DUBAI: No question was off limits for curious tourists and foreign residents of Dubai wanting to learn more about Emirati culture and the Muslim fasting month of Ramadan.
Emiratis make up less than 10% of those living in Dubai, the most populated emirate in the seven-emirate United Arab Emirates federation, making it hard for foreigners to meet them.
Dubai goes to great lengths to market itself as open to different cultures and faiths as the Middle East’s financial, trade and leisure center, and a government cultural center is inviting visitors to find out more about Emirati life.
“There are no offending questions,” said Emirati Rashid Al-Tamimi from the Sheikh Mohammed Center for Cultural Understanding.
“How do you worship, what is the mosque, why do you wear white, why do women wear black ... is everybody rich in this country?“
Emirati volunteers gathered at a majlis — the traditional sitting room where the end-of-fast iftar meal is served at floor-level — were asked about dating and marriage, what they think of Dubai’s comparatively liberal dress codes for foreigners, and aspects of the Muslim faith.

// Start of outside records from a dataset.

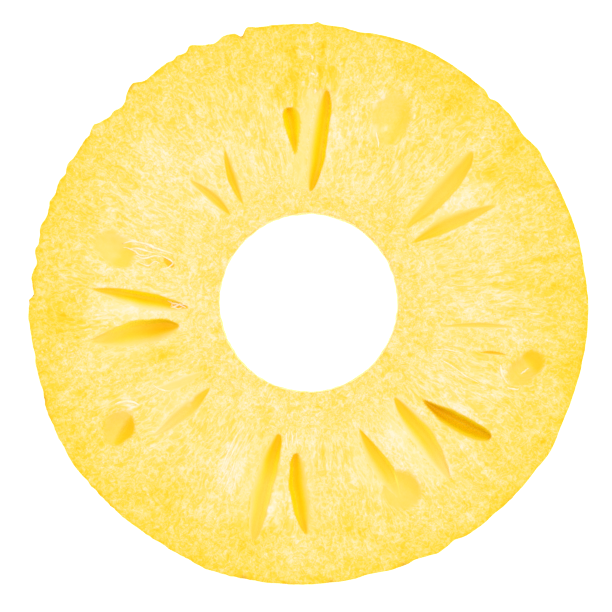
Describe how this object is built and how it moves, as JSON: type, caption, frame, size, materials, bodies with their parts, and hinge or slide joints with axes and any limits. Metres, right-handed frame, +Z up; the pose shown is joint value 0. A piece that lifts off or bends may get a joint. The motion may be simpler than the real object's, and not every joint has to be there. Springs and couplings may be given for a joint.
{
  "type": "pineapple ring",
  "caption": "Round slice of peeled, cored pineapple, lying flat: uneven knife-cut rim, round core hole, radiating seed pockets and shallow basins.",
  "frame": {"origin": "centre of the slice's box on the underside, on the surface that the slice lies on", "axes": "+Z up, out of the cut face that shows; +X to the right and +Y away, as the slice is seen from above"},
  "size_m": [0.0934, 0.0938, 0.012],
  "materials": {
    "flesh": "wet juicy yellow fruit flesh, translucent, with pale fibres and golden pockets"
  },
  "bodies": {
    "root": {"ring_flesh": "flesh"}
  },
  "joints": []
}
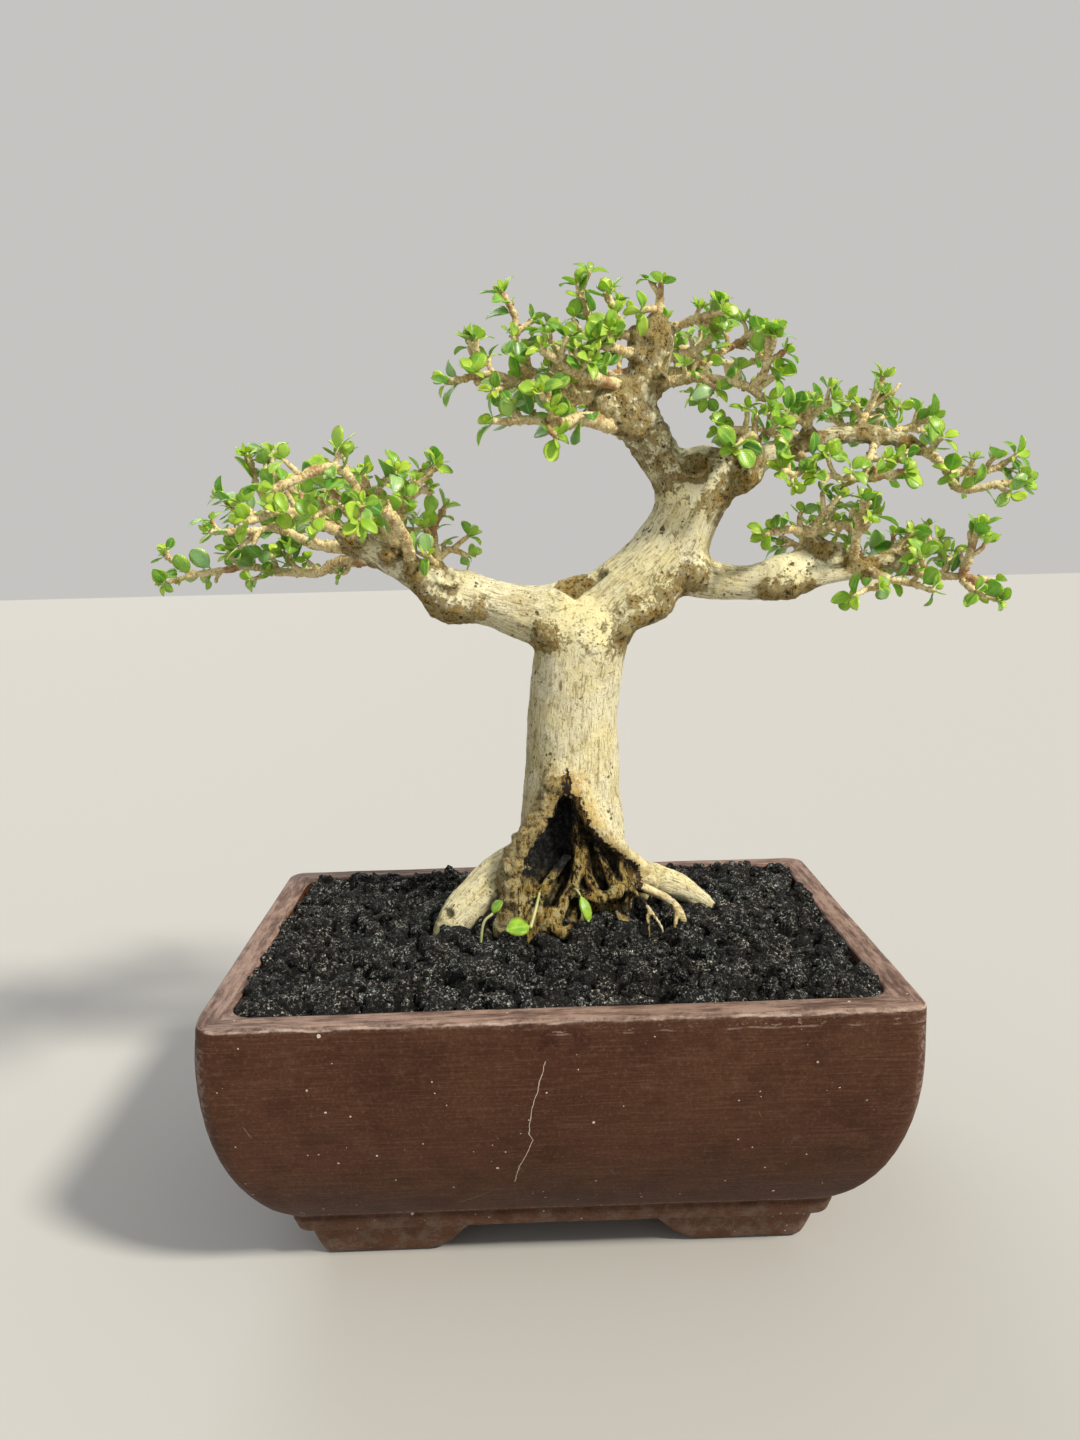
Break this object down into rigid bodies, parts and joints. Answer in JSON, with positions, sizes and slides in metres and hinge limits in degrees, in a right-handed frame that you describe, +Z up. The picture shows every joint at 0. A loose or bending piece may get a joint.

“We learn from them, they learn from us. (Foreigners) have been here a long time and I feel they see themselves as Emiratis, and we are proud that they do so,” said Majida Al-Gharib a student volunteer.
Visitors broke the day’s fast with dates and water, before sampling Emirati cuisine, including biryani and machboos rice and meat dishes.
Seven-year-old Anthony from Poland, who goes to school in Dubai, said he came to find out more about the breaking of the fast meal because many of his friends at school do it.
2019 has been designated the Year of Tolerance in the United Arab Emirates and there is a minister of state for tolerance.